Return only the lines from the top of the material through the line marked by "in enumerate(zip(places, places[1:]))]", unaltered.

# Start of SUPPLIED DATA

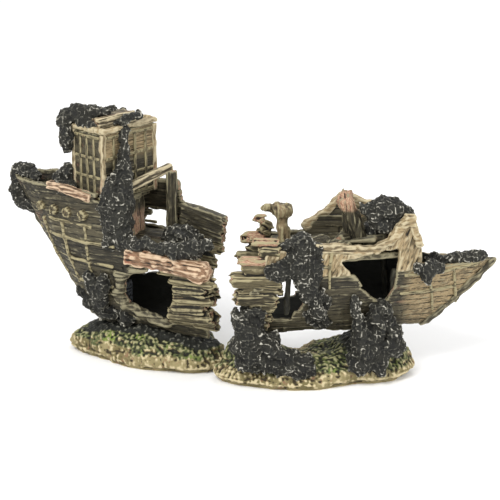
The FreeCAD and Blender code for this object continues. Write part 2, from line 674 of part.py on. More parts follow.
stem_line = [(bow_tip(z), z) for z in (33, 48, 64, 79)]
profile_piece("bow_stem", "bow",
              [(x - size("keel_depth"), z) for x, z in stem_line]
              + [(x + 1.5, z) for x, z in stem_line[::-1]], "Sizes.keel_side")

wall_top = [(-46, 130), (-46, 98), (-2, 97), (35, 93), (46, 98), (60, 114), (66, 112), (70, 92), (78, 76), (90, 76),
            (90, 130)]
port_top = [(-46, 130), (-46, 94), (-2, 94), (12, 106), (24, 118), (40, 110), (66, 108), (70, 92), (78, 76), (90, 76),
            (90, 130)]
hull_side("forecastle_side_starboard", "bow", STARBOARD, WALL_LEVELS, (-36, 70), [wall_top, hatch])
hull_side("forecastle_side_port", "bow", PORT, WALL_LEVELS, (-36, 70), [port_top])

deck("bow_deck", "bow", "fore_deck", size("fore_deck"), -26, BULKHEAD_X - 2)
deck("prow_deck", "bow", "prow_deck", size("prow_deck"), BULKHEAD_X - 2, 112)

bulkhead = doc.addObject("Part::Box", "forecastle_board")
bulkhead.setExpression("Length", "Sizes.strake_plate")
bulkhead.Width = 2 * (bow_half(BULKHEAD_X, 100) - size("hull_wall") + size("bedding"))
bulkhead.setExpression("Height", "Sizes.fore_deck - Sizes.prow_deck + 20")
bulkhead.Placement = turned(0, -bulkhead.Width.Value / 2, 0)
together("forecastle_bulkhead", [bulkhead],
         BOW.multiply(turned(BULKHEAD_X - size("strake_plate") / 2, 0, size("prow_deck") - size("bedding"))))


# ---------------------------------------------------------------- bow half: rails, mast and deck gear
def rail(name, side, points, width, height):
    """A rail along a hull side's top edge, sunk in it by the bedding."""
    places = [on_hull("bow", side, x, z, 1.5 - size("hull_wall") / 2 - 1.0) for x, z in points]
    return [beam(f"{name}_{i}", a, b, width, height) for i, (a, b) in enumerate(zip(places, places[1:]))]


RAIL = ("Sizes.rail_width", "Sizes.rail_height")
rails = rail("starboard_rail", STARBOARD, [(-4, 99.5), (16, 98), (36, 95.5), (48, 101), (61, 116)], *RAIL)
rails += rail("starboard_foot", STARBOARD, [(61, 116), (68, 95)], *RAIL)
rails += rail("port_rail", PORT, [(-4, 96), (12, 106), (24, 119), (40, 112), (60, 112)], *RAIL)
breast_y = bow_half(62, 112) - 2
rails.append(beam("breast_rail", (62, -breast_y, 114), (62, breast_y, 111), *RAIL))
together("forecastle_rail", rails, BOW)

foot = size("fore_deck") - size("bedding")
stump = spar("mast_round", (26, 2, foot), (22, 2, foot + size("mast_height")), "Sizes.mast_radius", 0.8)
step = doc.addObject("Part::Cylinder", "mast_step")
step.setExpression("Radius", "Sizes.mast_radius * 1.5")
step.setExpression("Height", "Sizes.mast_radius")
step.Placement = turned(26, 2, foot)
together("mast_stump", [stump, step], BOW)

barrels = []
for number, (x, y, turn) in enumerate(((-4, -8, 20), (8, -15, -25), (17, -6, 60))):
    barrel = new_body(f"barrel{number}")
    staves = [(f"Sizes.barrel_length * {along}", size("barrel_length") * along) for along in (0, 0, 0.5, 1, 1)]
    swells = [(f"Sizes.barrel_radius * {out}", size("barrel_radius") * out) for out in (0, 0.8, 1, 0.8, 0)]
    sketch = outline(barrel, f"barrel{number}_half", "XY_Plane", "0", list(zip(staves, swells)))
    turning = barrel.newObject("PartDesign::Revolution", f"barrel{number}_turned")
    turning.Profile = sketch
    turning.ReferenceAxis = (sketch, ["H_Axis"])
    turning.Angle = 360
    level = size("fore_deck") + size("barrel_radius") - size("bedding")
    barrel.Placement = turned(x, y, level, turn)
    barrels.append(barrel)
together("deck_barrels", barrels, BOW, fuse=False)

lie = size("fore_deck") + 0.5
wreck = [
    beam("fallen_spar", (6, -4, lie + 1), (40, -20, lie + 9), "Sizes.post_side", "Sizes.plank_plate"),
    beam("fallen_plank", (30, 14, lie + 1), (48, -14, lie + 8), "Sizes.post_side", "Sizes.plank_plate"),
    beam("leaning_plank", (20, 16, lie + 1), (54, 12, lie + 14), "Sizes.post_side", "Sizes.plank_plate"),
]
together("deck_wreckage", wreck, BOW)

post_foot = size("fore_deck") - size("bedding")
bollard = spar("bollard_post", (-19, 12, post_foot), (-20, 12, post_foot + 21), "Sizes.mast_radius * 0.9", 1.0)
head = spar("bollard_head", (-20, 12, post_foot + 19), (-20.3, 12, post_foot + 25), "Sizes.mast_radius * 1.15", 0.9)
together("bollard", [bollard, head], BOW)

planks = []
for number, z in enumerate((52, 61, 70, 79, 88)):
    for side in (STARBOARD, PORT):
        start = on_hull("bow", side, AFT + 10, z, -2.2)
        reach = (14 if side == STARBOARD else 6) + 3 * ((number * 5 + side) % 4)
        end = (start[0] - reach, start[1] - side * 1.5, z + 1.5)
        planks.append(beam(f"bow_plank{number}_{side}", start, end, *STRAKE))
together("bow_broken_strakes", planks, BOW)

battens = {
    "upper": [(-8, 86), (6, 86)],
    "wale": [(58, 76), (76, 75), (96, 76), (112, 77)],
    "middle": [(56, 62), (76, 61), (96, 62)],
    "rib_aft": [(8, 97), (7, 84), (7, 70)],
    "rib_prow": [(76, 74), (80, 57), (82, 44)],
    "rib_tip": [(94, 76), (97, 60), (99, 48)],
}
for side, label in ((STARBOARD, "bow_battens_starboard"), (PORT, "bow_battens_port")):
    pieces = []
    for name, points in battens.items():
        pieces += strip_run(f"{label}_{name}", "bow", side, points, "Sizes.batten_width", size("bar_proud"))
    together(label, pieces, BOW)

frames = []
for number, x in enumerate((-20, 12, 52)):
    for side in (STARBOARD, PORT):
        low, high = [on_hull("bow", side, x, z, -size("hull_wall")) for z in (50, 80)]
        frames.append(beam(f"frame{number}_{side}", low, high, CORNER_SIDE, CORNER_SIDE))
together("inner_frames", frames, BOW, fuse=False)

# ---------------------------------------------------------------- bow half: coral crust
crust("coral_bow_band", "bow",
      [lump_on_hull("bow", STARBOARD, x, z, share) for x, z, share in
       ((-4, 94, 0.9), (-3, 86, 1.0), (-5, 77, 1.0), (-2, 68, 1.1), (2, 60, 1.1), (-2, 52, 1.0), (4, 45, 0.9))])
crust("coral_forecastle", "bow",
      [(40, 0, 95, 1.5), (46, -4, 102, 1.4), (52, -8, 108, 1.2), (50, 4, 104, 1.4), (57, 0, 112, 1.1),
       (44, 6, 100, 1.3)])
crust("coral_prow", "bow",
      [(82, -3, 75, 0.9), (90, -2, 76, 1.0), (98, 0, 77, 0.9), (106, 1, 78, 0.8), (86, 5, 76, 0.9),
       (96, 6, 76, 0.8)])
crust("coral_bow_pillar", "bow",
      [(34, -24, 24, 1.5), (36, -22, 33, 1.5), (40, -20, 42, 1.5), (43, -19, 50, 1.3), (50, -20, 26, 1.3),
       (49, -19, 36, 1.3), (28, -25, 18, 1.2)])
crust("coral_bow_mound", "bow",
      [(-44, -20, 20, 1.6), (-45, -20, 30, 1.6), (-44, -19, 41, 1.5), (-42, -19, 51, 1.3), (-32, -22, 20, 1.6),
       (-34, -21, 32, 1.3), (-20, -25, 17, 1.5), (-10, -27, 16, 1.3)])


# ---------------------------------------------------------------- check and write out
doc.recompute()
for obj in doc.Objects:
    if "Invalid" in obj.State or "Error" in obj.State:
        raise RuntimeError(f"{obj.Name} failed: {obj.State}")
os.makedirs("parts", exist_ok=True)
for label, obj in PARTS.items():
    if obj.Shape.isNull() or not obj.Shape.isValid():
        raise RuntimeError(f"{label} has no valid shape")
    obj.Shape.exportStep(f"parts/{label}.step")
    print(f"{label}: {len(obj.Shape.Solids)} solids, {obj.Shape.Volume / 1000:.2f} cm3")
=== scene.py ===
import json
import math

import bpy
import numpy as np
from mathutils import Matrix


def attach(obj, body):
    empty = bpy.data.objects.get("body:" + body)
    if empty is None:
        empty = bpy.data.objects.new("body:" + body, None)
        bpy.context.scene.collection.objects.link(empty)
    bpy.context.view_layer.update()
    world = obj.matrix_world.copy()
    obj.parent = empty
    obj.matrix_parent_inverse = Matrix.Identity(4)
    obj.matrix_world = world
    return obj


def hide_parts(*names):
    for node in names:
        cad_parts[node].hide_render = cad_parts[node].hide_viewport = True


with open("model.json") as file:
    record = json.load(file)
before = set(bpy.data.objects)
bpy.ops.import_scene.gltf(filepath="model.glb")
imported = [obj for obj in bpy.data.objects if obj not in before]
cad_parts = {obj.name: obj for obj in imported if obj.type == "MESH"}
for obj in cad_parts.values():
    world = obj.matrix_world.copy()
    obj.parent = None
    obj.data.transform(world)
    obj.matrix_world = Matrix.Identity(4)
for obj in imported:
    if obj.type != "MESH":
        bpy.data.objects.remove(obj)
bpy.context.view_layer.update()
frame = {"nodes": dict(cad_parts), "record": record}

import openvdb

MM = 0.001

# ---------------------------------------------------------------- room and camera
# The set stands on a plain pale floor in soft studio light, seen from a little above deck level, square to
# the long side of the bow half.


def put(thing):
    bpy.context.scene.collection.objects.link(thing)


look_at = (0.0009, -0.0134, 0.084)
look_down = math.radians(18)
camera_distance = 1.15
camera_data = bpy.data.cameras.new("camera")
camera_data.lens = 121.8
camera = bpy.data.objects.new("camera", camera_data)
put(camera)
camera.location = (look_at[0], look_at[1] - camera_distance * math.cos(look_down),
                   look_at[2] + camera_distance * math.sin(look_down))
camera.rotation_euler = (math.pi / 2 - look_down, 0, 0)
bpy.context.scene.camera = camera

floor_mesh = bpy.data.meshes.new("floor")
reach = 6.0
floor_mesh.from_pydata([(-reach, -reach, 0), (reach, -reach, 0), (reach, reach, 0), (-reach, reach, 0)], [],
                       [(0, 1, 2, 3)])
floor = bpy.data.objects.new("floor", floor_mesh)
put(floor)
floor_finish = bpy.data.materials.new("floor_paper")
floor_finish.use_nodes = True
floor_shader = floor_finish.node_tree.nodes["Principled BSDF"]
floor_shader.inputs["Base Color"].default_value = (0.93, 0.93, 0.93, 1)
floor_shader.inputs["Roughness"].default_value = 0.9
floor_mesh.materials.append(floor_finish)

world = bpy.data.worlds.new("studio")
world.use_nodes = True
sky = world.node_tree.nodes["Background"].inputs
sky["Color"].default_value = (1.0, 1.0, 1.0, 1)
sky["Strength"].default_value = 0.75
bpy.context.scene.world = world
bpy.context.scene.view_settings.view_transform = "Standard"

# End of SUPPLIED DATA

**FINAL RESULT:**
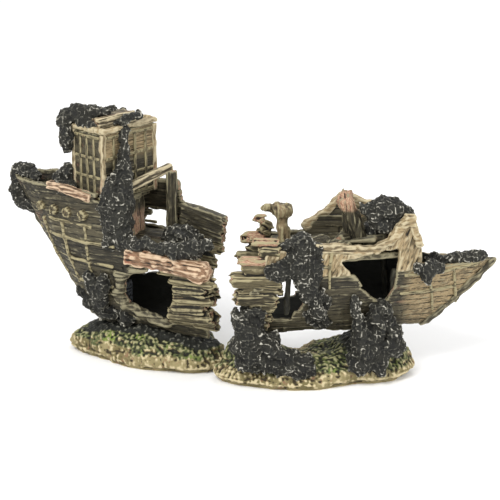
The FreeCAD and Blender code for this object continues. Write part 2, from line 674 of part.py on. More parts follow.
stem_line = [(bow_tip(z), z) for z in (33, 48, 64, 79)]
profile_piece("bow_stem", "bow",
              [(x - size("keel_depth"), z) for x, z in stem_line]
              + [(x + 1.5, z) for x, z in stem_line[::-1]], "Sizes.keel_side")

wall_top = [(-46, 130), (-46, 98), (-2, 97), (35, 93), (46, 98), (60, 114), (66, 112), (70, 92), (78, 76), (90, 76),
            (90, 130)]
port_top = [(-46, 130), (-46, 94), (-2, 94), (12, 106), (24, 118), (40, 110), (66, 108), (70, 92), (78, 76), (90, 76),
            (90, 130)]
hull_side("forecastle_side_starboard", "bow", STARBOARD, WALL_LEVELS, (-36, 70), [wall_top, hatch])
hull_side("forecastle_side_port", "bow", PORT, WALL_LEVELS, (-36, 70), [port_top])

deck("bow_deck", "bow", "fore_deck", size("fore_deck"), -26, BULKHEAD_X - 2)
deck("prow_deck", "bow", "prow_deck", size("prow_deck"), BULKHEAD_X - 2, 112)

bulkhead = doc.addObject("Part::Box", "forecastle_board")
bulkhead.setExpression("Length", "Sizes.strake_plate")
bulkhead.Width = 2 * (bow_half(BULKHEAD_X, 100) - size("hull_wall") + size("bedding"))
bulkhead.setExpression("Height", "Sizes.fore_deck - Sizes.prow_deck + 20")
bulkhead.Placement = turned(0, -bulkhead.Width.Value / 2, 0)
together("forecastle_bulkhead", [bulkhead],
         BOW.multiply(turned(BULKHEAD_X - size("strake_plate") / 2, 0, size("prow_deck") - size("bedding"))))


# ---------------------------------------------------------------- bow half: rails, mast and deck gear
def rail(name, side, points, width, height):
    """A rail along a hull side's top edge, sunk in it by the bedding."""
    places = [on_hull("bow", side, x, z, 1.5 - size("hull_wall") / 2 - 1.0) for x, z in points]
    return [beam(f"{name}_{i}", a, b, width, height) for i, (a, b) in enumerate(zip(places, places[1:]))]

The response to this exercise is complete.